Pourquoi n’ont-ils pas la même intelligence ? C’est en raison des atavismes ou des hérédités, quelquefois des circonstances physiologiques de la conception ; c’est, surtout, parce qu’ils n’ont pas reçu la même éducation et qu’ils ne jouissent pas de la même santé.

Qu’il nous soit permis de réfuter ici une erreur qui a servi de base à la philosophie de Darwin. D’après celui-ci, la Nature est la mesure du plus grand bien, le struggle for life, l’écrasement du faible par le fort étant sa loi générale, les inégalités de tout ordre sont fatalement irrémédiables.

Il n’est pas vrai que la Nature soit la mesure du plus grand bien ; si cela était, nous n’aurions qu’à la suivre, nous vivrions à l’état sauvage comme les autres animaux. C’est au contraire parce que nous la trouvons insuffisante, imparfaite que nous nous réunissons en société. Elle n’est donc pas pour nous une règle immuable. Le rôle de la Société consiste précisément à la rectifier, en atténuant les inégalités fâcheuses qui sont cause de la débilité des uns et de l’imbécillité des autres.

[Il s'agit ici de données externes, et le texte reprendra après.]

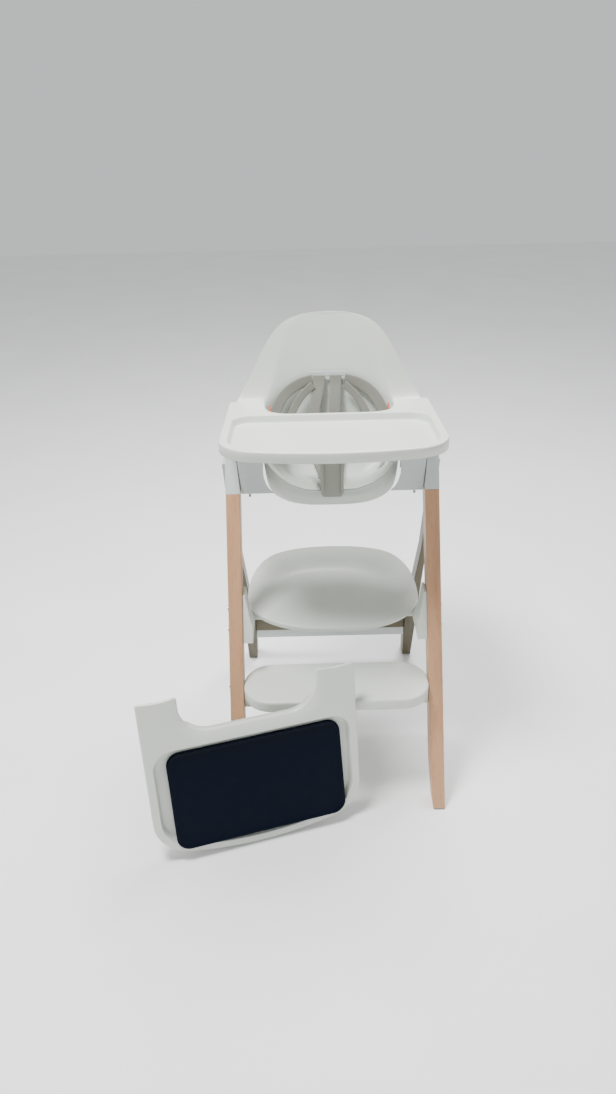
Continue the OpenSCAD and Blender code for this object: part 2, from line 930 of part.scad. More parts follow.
// Thin dark board that rests over the recess's front rim and tips into the recess.
module leaning_board() {
    color(navy)
        in_lean()
            translate([board_middle_x, board_front, board_lift])
                rotate([-board_tilt, 0, 0])
                    linear_extrude(board_thickness)
                        stadium(board_half_width, 0, board_depth, board_corner);
}

translate(row_shift) {
    front_leg(1);  // front_leg_right
    front_leg(-1);  // front_leg_left
    rear_leg(1);  // rear_leg_right
    rear_leg(-1);  // rear_leg_left
    side_joint(1);  // side_joint_right
    side_joint(-1);  // side_joint_left
    foot_glides();
    rear_crossbar();
    rear_brace();
    crossbar_screws();
    platform();
    platform_bracket(1);  // platform_bracket_right
    platform_bracket(-1);  // platform_bracket_left
    platform_screws();
    step();
    step_mount(1);  // step_mount_right
    step_mount(-1);  // step_mount_left
    step_screws();
    seat_shell();
    seat_cheek(1);  // seat_cheek_right
    seat_cheek(-1);  // seat_cheek_left
    seat_pins();
    seat_catches();
    release_tab(1);  // release_tab_right
    release_tab(-1);  // release_tab_left
    release_spring(1);  // release_spring_right
    release_spring(-1);  // release_spring_left
    tab_guide(1);  // tab_guide_right
    tab_guide(-1);  // tab_guide_left
    crotch_post();
    strap_guide();
    shoulder_strap(1);  // shoulder_strap_right
    shoulder_strap(-1);  // shoulder_strap_left
    hip_strap(1);  // hip_strap_right
    hip_strap(-1);  // hip_strap_left
    loop_strap(1);  // loop_strap_right
    loop_strap(-1);  // loop_strap_left
    crotch_strap();
    buckle();
    buckle_button();
    buckle_spring();
    tray();
    leaning_tray();
    leaning_board();
}
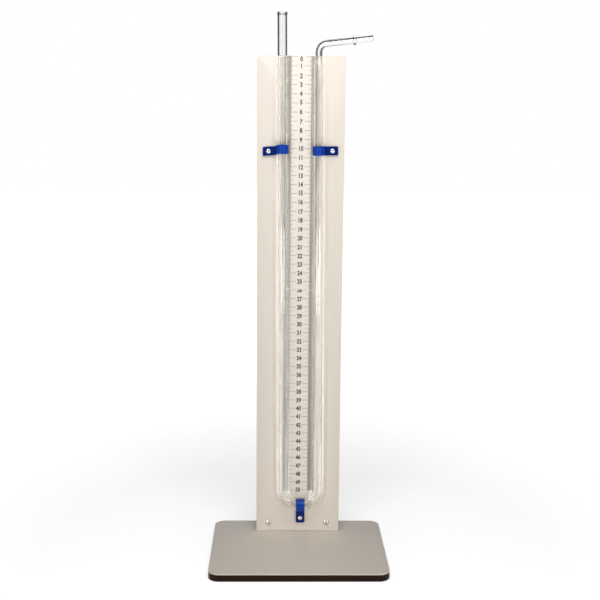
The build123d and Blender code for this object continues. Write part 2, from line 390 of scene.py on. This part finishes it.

L’Égalité n’est pas dans la Nature, elle est dans le progrès de la Science, dans l’organisation et le fonctionnement du meilleur état social. Il ne faudrait point s’imaginer que, par le fait de l’institution du régime collectiviste, ceux qui sont aujourd’hui au niveau de la brute vont devenir subitement des hommes intelligents. Victimes d’une ascendance dégradée, ils resteront ce qu’ils sont et leur postérité immédiate ne leur sera guère supérieure. Le progrès se manifeste plus lentement.